:: TASK STATEMENT ::
Your task is to copy the lines between the line containing "if empty is" and the line containing "obj.matrix_parent_inverse = Matrix.Identity(4)", counting both of those lines, and to emit nothing more.

:: CAD and scene scripts ::
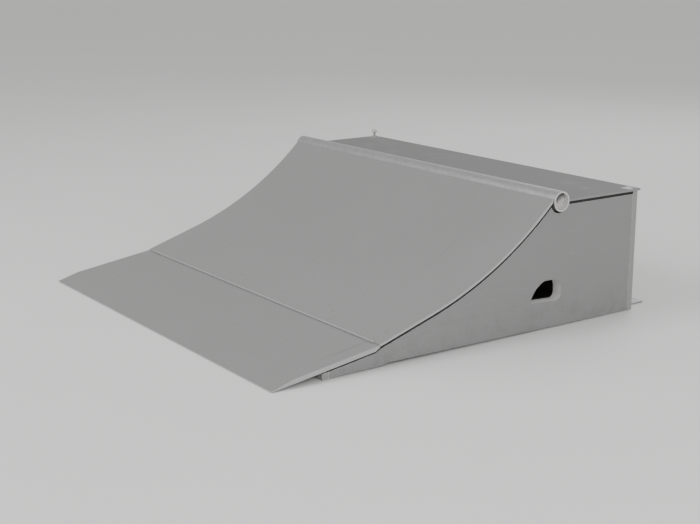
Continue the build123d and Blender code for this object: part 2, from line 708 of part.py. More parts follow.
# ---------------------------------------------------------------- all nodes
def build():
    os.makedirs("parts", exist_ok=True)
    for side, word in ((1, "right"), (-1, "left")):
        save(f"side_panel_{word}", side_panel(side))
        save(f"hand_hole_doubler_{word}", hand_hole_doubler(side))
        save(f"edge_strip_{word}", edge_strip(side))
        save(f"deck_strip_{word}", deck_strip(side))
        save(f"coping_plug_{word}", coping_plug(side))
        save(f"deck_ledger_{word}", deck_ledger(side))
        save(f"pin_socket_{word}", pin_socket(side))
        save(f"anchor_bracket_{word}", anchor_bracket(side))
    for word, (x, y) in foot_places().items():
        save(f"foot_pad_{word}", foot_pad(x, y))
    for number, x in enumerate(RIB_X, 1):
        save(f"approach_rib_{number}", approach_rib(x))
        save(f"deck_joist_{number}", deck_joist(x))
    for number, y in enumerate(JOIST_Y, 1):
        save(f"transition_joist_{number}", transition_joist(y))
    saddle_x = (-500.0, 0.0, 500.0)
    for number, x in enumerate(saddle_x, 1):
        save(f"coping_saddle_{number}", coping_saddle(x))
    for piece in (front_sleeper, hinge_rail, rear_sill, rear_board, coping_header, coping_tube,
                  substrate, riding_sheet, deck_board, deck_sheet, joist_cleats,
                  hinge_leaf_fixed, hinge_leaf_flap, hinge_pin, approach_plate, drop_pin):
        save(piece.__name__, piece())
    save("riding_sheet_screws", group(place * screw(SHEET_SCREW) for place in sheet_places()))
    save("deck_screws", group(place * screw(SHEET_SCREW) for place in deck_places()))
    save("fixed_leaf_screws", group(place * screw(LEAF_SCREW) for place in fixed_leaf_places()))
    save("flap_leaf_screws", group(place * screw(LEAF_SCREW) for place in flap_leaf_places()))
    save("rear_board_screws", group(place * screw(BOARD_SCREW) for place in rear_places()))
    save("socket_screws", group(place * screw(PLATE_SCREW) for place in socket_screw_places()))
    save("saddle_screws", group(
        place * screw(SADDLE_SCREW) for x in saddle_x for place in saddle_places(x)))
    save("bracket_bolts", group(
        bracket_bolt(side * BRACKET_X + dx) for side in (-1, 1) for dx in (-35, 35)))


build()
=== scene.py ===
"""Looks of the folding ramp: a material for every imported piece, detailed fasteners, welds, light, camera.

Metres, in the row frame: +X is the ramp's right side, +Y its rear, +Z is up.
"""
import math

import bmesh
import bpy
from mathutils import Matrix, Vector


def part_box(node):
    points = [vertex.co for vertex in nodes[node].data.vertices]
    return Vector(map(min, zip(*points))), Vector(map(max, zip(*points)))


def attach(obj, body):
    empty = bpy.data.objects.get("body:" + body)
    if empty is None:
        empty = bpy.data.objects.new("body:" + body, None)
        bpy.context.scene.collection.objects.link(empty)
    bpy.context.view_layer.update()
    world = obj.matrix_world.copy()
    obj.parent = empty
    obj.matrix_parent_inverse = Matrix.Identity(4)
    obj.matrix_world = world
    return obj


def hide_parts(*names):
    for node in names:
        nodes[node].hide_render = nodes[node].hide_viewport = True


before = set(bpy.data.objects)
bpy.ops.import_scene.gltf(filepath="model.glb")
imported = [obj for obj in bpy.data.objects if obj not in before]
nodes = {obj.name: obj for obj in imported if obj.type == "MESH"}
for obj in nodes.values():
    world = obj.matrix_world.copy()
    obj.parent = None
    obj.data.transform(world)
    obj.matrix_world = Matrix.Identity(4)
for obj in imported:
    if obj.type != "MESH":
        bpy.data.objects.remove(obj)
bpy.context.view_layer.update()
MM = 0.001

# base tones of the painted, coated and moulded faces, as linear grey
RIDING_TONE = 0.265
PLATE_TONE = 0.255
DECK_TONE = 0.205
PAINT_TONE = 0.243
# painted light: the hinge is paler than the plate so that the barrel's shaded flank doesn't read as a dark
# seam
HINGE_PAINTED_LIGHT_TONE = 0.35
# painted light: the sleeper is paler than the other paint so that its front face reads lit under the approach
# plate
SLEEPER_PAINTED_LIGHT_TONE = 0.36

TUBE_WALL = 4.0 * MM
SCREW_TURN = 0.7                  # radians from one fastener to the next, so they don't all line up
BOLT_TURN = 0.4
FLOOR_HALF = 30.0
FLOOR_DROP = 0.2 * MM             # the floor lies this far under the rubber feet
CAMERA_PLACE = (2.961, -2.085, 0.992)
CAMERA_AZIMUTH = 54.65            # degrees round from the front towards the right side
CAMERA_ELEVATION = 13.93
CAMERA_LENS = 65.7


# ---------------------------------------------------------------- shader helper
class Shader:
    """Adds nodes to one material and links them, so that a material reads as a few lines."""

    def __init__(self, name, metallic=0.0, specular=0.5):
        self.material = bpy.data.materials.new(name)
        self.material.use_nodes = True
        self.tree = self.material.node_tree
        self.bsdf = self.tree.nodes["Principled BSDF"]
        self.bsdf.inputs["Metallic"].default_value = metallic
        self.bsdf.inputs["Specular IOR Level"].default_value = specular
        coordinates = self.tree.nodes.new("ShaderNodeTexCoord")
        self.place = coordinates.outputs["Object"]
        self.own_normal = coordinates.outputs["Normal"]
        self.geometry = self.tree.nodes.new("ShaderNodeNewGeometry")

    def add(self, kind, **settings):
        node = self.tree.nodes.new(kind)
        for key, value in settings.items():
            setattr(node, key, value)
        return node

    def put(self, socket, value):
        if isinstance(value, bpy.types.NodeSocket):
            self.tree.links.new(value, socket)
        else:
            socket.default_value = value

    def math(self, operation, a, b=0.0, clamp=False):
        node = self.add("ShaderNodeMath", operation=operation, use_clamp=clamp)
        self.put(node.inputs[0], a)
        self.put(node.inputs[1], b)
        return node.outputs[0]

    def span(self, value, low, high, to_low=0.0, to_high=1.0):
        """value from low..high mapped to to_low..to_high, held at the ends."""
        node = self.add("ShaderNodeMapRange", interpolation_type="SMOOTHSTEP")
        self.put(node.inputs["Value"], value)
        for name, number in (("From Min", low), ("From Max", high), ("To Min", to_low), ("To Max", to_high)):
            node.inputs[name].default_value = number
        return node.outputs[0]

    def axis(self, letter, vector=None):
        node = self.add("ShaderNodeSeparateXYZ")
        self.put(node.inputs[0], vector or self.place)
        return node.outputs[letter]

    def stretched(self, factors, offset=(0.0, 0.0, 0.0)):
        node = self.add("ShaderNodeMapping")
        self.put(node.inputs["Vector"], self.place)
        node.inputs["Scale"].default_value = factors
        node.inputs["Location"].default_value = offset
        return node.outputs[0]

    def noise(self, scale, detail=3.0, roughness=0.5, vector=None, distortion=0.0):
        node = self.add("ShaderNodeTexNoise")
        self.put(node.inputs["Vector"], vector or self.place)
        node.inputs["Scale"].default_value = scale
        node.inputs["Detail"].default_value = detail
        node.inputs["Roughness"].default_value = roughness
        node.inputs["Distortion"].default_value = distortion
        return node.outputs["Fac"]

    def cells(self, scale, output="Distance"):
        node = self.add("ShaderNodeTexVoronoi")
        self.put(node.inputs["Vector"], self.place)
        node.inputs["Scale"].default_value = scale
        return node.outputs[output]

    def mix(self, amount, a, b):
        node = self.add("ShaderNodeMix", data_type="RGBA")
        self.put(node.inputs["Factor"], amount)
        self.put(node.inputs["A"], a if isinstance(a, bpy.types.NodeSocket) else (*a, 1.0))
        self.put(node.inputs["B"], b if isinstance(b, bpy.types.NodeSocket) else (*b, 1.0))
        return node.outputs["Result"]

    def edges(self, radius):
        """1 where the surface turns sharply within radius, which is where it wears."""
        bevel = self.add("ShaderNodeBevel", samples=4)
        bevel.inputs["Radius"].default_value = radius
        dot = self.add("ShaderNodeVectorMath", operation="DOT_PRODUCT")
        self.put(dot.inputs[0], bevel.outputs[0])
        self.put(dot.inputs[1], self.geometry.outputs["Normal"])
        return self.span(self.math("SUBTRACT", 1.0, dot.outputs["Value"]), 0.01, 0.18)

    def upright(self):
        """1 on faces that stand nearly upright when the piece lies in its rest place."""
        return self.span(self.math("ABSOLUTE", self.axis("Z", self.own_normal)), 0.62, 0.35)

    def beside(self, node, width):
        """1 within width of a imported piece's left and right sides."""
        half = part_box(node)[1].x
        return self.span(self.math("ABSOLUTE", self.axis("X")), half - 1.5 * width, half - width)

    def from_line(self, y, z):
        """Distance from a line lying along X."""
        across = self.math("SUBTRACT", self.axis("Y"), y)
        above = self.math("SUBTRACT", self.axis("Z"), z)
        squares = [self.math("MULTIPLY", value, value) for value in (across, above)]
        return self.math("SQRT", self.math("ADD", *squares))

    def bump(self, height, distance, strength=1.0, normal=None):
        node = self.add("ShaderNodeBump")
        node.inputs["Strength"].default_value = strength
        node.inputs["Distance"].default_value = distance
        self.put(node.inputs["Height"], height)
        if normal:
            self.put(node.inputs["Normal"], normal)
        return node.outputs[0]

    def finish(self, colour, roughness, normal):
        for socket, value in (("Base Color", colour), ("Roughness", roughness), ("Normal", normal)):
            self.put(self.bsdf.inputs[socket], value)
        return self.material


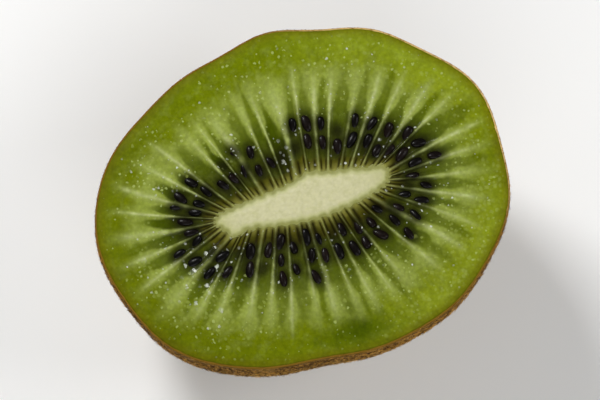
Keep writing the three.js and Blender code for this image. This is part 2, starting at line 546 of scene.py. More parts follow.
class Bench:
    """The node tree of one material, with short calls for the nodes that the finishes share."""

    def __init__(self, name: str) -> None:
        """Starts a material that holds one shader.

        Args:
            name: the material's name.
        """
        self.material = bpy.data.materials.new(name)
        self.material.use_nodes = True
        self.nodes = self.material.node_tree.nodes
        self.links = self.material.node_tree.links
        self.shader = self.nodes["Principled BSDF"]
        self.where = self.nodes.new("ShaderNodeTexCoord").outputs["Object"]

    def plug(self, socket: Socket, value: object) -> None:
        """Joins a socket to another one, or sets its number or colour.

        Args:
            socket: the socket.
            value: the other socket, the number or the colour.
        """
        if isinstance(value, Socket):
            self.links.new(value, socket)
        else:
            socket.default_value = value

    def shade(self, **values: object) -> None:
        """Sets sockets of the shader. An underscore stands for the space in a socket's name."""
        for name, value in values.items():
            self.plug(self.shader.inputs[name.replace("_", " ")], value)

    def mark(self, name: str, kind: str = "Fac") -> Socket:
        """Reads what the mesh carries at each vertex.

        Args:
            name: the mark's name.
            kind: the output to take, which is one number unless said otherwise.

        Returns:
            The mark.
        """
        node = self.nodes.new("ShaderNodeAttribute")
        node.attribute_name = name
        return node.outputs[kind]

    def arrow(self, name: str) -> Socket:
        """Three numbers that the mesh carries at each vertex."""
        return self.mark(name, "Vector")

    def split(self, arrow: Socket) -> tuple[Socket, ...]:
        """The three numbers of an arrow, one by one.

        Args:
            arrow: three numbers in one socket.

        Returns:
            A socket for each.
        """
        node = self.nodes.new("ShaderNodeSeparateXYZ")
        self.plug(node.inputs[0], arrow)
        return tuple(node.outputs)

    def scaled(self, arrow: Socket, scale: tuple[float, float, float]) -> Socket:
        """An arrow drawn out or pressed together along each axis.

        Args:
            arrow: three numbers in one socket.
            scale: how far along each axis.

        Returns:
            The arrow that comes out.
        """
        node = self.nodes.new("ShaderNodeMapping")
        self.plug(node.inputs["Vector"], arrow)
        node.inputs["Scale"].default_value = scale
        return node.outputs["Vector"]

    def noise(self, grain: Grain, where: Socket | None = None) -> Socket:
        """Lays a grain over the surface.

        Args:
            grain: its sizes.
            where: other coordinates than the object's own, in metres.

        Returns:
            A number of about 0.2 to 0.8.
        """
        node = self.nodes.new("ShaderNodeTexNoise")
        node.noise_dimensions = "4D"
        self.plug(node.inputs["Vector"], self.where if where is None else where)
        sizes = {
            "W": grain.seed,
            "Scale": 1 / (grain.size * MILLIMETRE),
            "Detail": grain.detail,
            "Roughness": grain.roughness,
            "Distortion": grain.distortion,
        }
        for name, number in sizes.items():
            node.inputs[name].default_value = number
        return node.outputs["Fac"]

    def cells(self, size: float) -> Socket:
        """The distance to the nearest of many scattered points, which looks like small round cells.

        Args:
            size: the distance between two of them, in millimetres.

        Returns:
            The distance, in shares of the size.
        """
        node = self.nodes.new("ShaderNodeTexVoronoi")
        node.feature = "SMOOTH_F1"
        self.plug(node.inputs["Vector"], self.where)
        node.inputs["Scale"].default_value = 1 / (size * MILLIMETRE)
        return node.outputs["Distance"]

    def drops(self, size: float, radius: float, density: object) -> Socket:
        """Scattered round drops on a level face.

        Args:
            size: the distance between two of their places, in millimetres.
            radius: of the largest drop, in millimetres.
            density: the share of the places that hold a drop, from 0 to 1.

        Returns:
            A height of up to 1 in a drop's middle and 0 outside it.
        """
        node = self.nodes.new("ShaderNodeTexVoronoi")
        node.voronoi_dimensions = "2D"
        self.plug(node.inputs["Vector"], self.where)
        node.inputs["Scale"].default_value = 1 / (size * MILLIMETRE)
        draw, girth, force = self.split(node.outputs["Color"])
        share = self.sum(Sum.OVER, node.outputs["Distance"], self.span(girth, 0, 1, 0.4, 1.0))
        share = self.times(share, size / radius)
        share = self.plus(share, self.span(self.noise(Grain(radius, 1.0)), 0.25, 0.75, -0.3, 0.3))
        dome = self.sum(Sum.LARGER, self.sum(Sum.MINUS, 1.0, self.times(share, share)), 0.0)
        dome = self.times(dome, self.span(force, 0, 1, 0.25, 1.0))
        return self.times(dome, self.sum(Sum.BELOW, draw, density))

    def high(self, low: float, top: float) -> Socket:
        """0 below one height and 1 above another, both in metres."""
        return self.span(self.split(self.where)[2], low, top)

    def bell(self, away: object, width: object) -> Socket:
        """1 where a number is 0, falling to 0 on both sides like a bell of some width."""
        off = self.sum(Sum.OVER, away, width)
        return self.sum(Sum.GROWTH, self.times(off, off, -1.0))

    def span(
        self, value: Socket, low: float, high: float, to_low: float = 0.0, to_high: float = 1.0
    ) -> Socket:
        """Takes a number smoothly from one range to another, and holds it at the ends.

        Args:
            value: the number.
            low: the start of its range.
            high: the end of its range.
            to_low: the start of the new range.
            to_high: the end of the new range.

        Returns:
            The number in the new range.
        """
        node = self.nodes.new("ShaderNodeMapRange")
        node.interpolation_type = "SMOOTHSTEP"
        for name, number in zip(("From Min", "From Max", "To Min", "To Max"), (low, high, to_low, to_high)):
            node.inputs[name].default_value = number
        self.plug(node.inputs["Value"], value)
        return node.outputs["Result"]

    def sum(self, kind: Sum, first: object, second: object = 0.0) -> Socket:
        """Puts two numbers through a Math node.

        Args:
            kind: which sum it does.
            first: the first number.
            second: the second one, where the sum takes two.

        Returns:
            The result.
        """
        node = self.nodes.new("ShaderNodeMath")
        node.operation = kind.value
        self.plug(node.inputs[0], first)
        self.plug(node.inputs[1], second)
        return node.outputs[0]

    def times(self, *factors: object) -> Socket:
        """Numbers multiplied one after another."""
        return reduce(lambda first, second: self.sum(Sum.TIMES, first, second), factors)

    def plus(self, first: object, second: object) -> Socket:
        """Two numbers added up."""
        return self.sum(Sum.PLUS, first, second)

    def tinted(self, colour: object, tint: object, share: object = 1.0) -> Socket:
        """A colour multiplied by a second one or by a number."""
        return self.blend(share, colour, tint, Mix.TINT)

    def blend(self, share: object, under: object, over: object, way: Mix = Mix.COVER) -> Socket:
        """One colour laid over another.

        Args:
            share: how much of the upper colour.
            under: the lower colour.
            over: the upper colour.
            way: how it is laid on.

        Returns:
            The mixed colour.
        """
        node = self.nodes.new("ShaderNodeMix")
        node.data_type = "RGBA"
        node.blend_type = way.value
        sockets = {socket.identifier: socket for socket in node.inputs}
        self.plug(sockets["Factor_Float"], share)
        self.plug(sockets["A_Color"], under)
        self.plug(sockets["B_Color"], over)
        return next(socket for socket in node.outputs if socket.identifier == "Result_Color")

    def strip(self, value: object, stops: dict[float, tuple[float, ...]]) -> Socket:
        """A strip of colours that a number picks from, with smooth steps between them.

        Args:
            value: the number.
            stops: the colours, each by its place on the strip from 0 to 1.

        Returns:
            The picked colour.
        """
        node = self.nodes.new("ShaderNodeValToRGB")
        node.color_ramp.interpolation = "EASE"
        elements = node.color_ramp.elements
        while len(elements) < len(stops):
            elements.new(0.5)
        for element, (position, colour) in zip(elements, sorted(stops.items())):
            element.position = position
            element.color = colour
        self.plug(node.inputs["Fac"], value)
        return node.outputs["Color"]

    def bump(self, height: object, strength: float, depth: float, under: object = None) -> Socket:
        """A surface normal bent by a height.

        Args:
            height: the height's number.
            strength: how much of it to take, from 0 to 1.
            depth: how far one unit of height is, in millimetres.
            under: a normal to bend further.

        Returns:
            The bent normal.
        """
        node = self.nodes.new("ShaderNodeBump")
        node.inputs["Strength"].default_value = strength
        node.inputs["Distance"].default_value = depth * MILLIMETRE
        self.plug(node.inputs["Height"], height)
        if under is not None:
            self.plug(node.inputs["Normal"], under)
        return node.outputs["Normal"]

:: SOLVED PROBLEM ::
    if empty is None:
        empty = bpy.data.objects.new("body:" + body, None)
        bpy.context.scene.collection.objects.link(empty)
    bpy.context.view_layer.update()
    world = obj.matrix_world.copy()
    obj.parent = empty
    obj.matrix_parent_inverse = Matrix.Identity(4)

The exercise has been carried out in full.